Ancient

Bog People

Graphic Source: Clipart.com

We have mentioned the bodies that are found in bogs, in the past. It is amazing how well the bogs preserve some of the bodies and actually mummify them. It is a very rare thing to find a bog body and only a couple may be found in a century. What kind of people were these that lived near the bogs? How advanced were they? They certainly seemed advanced enough to commit murder, since many of the bodies bore the wounds of an assassin who casually dumped them into the bog and that person was never seen again until they surfaced thousands of years later, too late to punish their killers I might add.

The main areas where bog bodies have been found are Ireland, Great Britain, the Netherlands, northern Germany, and Denmark. How well preserved are these bodies? The bodies themselves can be skeletal remains or range all the way up to completely preserved bodies. Sometimes only pieces of bodies are found, like an arm here or a foot there. Bog bodies can range from all the way back to 8000 B.C. to early medieval times. It seems that people have been living near bogs for quite a long time. There is a strange thing that has happened to some of the bog bodies, they have completely disappeared after they were found. There is no way of obtaining an exact count of the bodies that have been found because of this.

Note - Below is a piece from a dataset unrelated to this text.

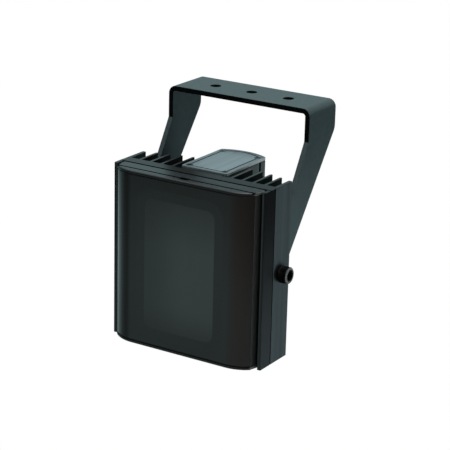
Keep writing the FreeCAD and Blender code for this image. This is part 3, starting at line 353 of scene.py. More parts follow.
@dataclass(frozen=True)
class Finish:
    """A plain finish: one colour with a little mottling, a grain and a fine relief.

    Attributes:
        name: The material's name.
        colour: Colour as it looks, 0 to 255.
        roughness: Middle of the roughness.
        metallic: 1 for bare metal.
        mottle: How much the colour varies, as a share.
        grain: Grains to the metre.
        stretch: Factor on the grain along each axis.
        relief: Depth of the relief in metres.
        specular: Specular level.
        spread: How far the roughness goes to either side.
        patch: Size of the mottling, in grains.
        layers: Colours that are laid over it in turn, each with its zone. Some are painted light and shade.
        grooves: Zones of painted shade in grooves, recesses and on cut edges, where it is darkened and doesn't mirror.
        shade_colour: Colour of the painted shade.
    """

    name: str
    colour: Colour
    roughness: float = 0.5
    metallic: float = 0.0
    mottle: float = 0.06
    grain: float = 1500.0
    stretch: Size = (1.0, 1.0, 1.0)
    relief: float = 0.00002
    specular: float = 0.5
    spread: float = 0.06
    patch: float = 12.0
    layers: tuple[tuple[Colour, Zone], ...] = ()
    grooves: tuple[Zone, ...] = ()
    shade_colour: Colour = (10, 11, 11)

    def ground(self, shader: Shader) -> Socket:
        """The colour under the layers, between a darker and a lighter tone of itself."""
        factor = shader.noise(self.grain / self.patch, self.stretch, detail=4.0)
        return shader.blend(factor, lighter(self.colour, 1 - self.mottle), lighter(self.colour, 1 + self.mottle))

    def paint(self, shader: Shader) -> Socket:
        """Lay the layers over the ground.

        Args:
            shader: The material's shader.

        Returns:
            The colour output.
        """
        colour = self.ground(shader)
        for tone, zone in self.layers:
            colour = shader.blend(zone_mask(shader, zone), colour, tone)
        return colour

    def painted_shade(self, shader: Shader) -> Socket | None:
        """Where shade is painted.

        Args:
            shader: The material's shader.

        Returns:
            1 in the grooves and 0 elsewhere, or nothing where the finish has none.
        """
        joined = None
        for zone in self.grooves:
            mask = zone_mask(shader, zone)
            joined = mask if joined is None else shader.math("MAXIMUM", joined, mask)
        return joined

    def sheen(self, shader: Shader, painted_shade: Socket | None) -> Value:
        """How strongly the surface mirrors: the same everywhere, but not at all where shade is painted."""
        return self.specular if painted_shade is None else shader.range(painted_shade, self.specular, 0.0)

    @lru_cache(maxsize=None)
    def make(self) -> bpy.types.Material:
        """Build the material once, and give the same one again when asked twice.

        Returns:
            The material.
        """
        shader = Shader(self.name + "_finish")
        painted_shade = self.painted_shade(shader)
        colour = self.paint(shader)
        # Painted shade darkens the grooves, recesses and cut edges that the finish lists.
        shader.give("Base Color", colour if painted_shade is None else shader.blend(painted_shade, colour, self.shade_colour))
        shader.give("Metallic", self.metallic)
        shader.give("Specular IOR Level", self.sheen(shader, painted_shade))
        grain = shader.noise(self.grain, self.stretch)
        shader.give("Roughness", shader.range(grain, self.roughness - self.spread, self.roughness + self.spread))
        shader.bump(grain, strength=0.5, depth=self.relief)
        return shader.material


@dataclass(frozen=True)
class PowderCoat(Finish):
    """Powder-coated steel with thin scuffs that are a little paler.

    Attributes:
        scuff: Colour of the scuffs.
        scuff_share: How strongly they show.
        scuff_width: Their width, in grains.
        scuff_patch: Size of the patches that they lie in, in grains.
    """

    scuff: Colour = (120, 136, 138)
    scuff_share: float = 0.35
    scuff_width: float = 5.0
    scuff_patch: float = 60.0

    def ground(self, shader: Shader) -> Socket:
        """The plain colour, with scuffs where a drawn-out noise and a coarse one are both high.

        Args:
            shader: The material's shader.

        Returns:
            The colour output.
        """
        drawn_out = shader.noise(self.grain / self.scuff_width, (1.0, 1.0, 0.06), detail=2.0)
        lines = shader.step(drawn_out, edge=0.7, softness=0.08)
        patches = shader.step(shader.noise(self.grain / self.scuff_patch, detail=2.0), edge=0.56, softness=0.12)
        return shader.blend(shader.product(lines, patches, self.scuff_share), super().ground(shader), self.scuff)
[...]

Most people probably think that bodies found in the bog are the result of people falling in and not being able to get out, but archeologists tell us a different story. They say that many of the bodies are of people that met violent deaths. One theory states that the bog served as the ultimate punishment for committing crimes. We have the electric chair, gas chamber or lethal injection, they had the bog. But it is also thought that human sacrifice took place and the unlucky sacrificed people were killed and tossed into the bog or just tossed. It is believed that sacrifices were made to celebrate military victories, or cure illness. It seems the Iron Age people that lived near the bogs believed in human sacrifice.

Let's take a closer look at some of the bodies that have been found in the bogs. Grauballe Man was discovered in 1852. He died when someone cut his throat. It is believed he died about 2000 years ago, give or take 50 years. In 1897 a woman's body was found. The poor woman had been hacked so badly that her one arm was detached from her body. She died about 1700 to 2000 years ago. That same year the body of a teenage girl was found, she had been strangled and stabbed and died about the same time, 1700 to 2000 years ago. There were a couple of bodies of men that were found around 1904. One was murdered, a stab wound was clearly visible in his chest, the other was too decomposed to tell. In 1938 the body of another woman was found, she had been hanged with a leather thong. The archeologists knew this because the "V" shaped mark was still on her neck. She died somewhere between 2000 to 2300 years ago. Pormose man was found in 1946, he died around 3500 B.C. by being shot with an arrow. In 1949 two skeletons were found and at least one person had been hanged. In 1950 the body of a man from about 200 B.C. was found. He also was hanged with a leather belt.

The bodies listed above are certainly not all of the ones that were found and don't include the many body parts that have been uncovered but they do give us a picture of a very violent history. Peat harvesting only began a few hundred years ago and before that people didn't go into the bogs very much because it was too dangerous. It was like trying to walk through quick sand. It seems that the bog people didn't only throw people into the bogs, they also threw in items that were precious to them. This may have been some sort of offering to the gods. Some of the items that have been found in the bogs are:
jewelry, pottery, leather shoes, bronze axes, musical instruments, flints and even some gold coins.

One of the oldest objects ever found in a bog is the Pesse dugout canoe. It was found in 1955 and could date back to 8040 B.C. The bogs were often foggy and they must have seemed very mysterious to the people that lived near them. They may have even thought that they held some sort of magical powers. In 1898 a bog body was photographed at the site it was found. This was the first body to be photographed in such a manor.

It is hard to classify the bog people as one people since there is such a huge time differential involved. As you can see, the time differential between the first discovery the canoe and the middle ages, when it is believed that the bog people ceased to exist as such is on the order of 9200 years. One thing we know for sure, that for at least the last 3000 to 4000 years of their existence, the bog people were a very violent race. Comparing them by today's standards may be unfair however. Maybe we should be comparing them to the people of their own time, this may show them in a much more favorable light.